Challenge - Identify each line in the records below that contains the word "empty", and copy it.

____ Data shown

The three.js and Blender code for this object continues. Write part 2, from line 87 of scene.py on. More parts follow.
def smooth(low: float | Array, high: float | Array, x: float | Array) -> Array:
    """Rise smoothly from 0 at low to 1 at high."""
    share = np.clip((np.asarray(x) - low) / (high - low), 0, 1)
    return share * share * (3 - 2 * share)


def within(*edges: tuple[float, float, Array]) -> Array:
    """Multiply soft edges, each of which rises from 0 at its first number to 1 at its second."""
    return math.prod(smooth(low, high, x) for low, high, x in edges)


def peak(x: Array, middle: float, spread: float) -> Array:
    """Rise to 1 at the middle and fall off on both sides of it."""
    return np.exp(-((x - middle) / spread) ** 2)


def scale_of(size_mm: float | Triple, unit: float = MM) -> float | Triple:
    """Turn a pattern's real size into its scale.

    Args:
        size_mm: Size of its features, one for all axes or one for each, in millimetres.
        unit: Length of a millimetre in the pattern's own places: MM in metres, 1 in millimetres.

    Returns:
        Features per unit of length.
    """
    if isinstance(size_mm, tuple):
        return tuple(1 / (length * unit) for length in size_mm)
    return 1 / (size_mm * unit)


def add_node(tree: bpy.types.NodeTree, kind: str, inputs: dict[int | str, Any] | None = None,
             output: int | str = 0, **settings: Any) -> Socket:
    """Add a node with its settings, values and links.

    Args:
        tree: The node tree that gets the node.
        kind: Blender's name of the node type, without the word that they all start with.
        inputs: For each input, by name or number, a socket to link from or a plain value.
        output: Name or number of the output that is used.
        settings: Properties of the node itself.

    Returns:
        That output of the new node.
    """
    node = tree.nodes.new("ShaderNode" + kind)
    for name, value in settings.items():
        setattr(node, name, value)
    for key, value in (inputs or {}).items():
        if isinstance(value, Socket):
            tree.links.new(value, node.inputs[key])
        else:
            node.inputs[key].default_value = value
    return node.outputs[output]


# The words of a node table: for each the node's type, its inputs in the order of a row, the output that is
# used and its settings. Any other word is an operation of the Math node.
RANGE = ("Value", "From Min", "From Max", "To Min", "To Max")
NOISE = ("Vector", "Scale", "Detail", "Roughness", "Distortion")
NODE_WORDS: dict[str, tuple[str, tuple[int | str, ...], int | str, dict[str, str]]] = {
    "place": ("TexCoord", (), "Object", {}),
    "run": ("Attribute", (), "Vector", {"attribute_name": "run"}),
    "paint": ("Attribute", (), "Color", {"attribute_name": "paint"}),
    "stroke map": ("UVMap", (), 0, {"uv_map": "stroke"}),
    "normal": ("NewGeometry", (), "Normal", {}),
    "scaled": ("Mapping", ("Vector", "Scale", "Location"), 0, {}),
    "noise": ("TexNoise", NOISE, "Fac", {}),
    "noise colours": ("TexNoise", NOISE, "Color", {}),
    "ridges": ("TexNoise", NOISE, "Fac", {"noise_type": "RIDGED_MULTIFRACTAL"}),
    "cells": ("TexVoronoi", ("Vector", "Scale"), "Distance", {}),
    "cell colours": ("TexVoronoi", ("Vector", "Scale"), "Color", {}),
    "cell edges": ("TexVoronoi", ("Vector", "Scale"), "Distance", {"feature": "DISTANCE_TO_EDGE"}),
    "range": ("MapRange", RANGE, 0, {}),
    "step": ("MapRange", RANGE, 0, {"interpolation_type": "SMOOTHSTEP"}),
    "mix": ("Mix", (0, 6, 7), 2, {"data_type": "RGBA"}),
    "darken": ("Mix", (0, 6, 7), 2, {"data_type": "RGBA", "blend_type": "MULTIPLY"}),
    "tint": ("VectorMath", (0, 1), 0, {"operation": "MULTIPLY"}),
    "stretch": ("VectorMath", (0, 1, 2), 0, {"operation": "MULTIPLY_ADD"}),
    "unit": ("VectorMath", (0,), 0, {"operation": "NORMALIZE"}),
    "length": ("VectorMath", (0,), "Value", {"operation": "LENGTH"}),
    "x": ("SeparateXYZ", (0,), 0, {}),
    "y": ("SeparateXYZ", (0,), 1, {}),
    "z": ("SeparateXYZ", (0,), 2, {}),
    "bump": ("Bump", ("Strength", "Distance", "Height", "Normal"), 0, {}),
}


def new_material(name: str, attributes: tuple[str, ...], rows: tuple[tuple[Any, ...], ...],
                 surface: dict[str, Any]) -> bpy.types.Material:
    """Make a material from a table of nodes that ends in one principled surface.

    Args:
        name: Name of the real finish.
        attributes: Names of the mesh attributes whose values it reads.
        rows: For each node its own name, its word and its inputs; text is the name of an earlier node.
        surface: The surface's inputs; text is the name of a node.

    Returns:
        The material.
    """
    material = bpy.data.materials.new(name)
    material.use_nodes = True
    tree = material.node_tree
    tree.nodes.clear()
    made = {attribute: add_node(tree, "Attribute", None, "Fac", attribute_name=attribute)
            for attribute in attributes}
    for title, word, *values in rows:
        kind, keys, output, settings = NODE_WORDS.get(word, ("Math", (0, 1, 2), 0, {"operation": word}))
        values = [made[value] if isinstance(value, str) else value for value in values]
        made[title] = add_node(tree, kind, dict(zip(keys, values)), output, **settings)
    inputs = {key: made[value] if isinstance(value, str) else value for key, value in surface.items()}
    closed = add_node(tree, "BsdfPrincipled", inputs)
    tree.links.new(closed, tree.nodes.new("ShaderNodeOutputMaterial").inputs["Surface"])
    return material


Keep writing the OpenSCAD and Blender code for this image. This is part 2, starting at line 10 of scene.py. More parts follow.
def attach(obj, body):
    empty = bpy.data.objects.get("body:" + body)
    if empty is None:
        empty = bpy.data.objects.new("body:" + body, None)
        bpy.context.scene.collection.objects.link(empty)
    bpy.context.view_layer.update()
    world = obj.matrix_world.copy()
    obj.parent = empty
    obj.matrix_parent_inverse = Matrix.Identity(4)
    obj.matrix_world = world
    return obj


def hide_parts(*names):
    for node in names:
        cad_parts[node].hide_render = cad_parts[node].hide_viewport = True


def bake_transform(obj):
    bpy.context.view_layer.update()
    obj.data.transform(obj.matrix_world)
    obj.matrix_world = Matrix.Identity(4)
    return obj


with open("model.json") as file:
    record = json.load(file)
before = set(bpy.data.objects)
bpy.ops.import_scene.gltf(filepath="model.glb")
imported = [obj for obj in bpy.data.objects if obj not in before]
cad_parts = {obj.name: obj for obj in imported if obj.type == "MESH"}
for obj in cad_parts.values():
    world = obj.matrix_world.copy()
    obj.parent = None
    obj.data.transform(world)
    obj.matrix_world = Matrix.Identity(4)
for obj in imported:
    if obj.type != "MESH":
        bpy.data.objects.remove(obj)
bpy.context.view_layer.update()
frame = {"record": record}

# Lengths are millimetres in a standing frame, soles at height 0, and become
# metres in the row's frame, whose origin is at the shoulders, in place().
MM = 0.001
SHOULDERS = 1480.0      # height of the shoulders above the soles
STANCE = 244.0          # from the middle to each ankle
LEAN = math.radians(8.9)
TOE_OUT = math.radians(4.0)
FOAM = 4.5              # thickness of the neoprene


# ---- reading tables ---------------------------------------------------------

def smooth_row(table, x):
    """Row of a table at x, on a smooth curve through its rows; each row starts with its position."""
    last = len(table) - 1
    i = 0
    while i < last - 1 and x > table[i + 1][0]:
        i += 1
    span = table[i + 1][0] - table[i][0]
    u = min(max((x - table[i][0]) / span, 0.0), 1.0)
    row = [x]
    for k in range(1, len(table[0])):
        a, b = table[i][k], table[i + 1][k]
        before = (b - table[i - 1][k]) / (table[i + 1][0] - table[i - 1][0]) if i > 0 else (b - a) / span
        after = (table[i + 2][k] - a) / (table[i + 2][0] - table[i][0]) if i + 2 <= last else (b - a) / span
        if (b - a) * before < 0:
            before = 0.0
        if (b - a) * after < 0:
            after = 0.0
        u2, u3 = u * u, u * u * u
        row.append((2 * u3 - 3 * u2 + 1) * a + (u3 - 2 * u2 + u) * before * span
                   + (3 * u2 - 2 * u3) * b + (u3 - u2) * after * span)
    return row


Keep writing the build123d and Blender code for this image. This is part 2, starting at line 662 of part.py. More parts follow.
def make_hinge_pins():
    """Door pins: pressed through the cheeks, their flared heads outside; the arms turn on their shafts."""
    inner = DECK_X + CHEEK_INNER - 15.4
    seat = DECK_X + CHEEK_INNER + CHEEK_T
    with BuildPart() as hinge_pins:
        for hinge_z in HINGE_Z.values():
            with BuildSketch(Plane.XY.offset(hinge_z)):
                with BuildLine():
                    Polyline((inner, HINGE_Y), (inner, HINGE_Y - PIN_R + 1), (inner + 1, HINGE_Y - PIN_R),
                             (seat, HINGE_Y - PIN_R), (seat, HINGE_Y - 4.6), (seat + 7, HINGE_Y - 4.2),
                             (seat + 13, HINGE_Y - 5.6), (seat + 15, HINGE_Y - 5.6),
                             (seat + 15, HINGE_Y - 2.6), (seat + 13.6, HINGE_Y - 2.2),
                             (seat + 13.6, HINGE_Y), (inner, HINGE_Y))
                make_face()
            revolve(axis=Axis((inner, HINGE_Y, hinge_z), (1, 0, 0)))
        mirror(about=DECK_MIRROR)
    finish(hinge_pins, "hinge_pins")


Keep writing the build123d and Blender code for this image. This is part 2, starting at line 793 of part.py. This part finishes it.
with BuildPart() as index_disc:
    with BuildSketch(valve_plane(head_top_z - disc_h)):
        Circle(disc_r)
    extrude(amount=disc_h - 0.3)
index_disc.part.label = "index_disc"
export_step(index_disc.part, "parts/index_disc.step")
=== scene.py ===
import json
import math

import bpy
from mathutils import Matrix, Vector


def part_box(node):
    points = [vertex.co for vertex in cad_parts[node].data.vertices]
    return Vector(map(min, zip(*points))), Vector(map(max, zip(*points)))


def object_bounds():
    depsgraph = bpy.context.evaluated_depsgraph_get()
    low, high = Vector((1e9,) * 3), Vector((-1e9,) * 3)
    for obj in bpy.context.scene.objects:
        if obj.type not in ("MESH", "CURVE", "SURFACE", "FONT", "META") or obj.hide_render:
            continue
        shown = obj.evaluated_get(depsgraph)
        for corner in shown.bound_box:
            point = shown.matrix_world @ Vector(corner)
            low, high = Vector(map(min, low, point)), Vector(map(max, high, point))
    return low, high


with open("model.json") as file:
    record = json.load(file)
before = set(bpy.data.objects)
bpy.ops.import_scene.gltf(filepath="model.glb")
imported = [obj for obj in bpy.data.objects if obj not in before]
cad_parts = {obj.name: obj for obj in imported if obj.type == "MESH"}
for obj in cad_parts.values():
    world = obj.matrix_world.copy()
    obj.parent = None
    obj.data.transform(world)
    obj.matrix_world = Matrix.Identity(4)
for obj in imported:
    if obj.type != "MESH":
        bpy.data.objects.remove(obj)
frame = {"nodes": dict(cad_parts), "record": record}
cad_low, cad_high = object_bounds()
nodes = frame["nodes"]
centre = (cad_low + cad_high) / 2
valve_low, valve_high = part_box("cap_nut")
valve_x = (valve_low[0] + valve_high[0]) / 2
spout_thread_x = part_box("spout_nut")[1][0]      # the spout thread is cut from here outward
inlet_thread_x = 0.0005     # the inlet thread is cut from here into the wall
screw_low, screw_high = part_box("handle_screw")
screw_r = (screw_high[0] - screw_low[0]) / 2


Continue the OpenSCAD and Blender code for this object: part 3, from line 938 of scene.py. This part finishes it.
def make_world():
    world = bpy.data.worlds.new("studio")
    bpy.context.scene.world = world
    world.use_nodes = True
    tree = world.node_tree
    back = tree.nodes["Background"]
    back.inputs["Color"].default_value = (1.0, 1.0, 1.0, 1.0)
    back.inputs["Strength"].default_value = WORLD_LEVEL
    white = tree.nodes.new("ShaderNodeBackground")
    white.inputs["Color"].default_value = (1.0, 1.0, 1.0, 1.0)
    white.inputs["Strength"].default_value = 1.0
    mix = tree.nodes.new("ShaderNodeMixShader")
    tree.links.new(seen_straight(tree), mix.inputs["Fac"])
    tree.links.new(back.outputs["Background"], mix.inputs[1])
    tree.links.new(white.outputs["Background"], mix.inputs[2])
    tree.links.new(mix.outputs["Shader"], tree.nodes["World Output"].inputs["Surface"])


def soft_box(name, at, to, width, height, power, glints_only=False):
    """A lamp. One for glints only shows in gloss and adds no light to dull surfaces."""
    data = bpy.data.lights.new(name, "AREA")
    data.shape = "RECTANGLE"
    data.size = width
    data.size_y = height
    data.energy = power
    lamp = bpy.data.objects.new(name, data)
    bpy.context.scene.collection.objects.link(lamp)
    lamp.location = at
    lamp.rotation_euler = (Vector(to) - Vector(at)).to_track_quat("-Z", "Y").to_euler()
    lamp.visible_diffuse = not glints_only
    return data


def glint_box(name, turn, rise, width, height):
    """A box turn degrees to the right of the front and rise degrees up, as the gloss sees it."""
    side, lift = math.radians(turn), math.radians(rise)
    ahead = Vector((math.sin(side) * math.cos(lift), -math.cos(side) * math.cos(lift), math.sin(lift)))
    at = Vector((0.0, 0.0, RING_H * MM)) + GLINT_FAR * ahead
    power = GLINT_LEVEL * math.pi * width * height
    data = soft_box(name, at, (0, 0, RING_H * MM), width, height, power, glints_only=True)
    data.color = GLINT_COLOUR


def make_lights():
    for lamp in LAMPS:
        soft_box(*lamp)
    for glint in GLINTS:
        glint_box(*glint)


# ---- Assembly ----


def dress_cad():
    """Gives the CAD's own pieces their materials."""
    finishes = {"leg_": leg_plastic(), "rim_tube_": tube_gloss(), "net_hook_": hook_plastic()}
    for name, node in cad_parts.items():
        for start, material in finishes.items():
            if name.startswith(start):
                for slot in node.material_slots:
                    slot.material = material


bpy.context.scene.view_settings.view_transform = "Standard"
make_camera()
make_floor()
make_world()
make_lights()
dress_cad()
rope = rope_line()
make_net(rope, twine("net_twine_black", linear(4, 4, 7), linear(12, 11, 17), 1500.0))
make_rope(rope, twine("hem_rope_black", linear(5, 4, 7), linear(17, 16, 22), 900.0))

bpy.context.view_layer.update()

________

Full response -
    empty = bpy.data.objects.get("body:" + body)
    if empty is None:
        empty = bpy.data.objects.new("body:" + body, None)
        bpy.context.scene.collection.objects.link(empty)
    obj.parent = empty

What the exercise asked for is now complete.